**INFORMATION PROVIDED**
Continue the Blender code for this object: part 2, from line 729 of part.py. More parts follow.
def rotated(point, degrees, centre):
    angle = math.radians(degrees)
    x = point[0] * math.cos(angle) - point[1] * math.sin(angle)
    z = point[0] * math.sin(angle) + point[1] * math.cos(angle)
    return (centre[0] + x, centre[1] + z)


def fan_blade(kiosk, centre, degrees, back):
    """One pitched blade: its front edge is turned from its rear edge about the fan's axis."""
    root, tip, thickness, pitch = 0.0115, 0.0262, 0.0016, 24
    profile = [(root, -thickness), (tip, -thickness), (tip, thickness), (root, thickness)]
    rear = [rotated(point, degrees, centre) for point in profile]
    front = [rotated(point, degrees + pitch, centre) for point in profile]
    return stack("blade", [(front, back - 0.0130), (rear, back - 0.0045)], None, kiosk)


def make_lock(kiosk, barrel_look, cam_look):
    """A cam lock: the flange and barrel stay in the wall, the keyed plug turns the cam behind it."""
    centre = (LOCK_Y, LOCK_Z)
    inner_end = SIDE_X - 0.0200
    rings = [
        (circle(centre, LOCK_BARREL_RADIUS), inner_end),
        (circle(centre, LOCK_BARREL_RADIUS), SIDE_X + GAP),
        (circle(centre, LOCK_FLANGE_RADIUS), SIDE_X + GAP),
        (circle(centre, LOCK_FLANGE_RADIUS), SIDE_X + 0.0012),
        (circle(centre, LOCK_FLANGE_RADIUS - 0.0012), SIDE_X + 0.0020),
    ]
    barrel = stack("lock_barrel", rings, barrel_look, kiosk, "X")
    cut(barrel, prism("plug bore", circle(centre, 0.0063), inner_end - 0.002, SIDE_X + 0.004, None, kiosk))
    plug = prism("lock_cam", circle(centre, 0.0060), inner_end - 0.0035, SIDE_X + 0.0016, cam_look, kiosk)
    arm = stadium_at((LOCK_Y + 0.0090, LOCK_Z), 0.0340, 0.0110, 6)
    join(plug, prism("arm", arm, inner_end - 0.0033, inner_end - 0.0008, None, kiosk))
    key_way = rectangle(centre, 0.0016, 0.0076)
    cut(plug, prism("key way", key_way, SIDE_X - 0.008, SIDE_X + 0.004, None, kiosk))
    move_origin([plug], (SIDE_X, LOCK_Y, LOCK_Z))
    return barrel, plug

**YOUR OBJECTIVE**
Show each line of the data that contains the string "from".

**RESPONSE**
Continue the Blender code for this object: part 2, from line 729 of part.py. More parts follow.
    """One pitched blade: its front edge is turned from its rear edge about the fan's axis."""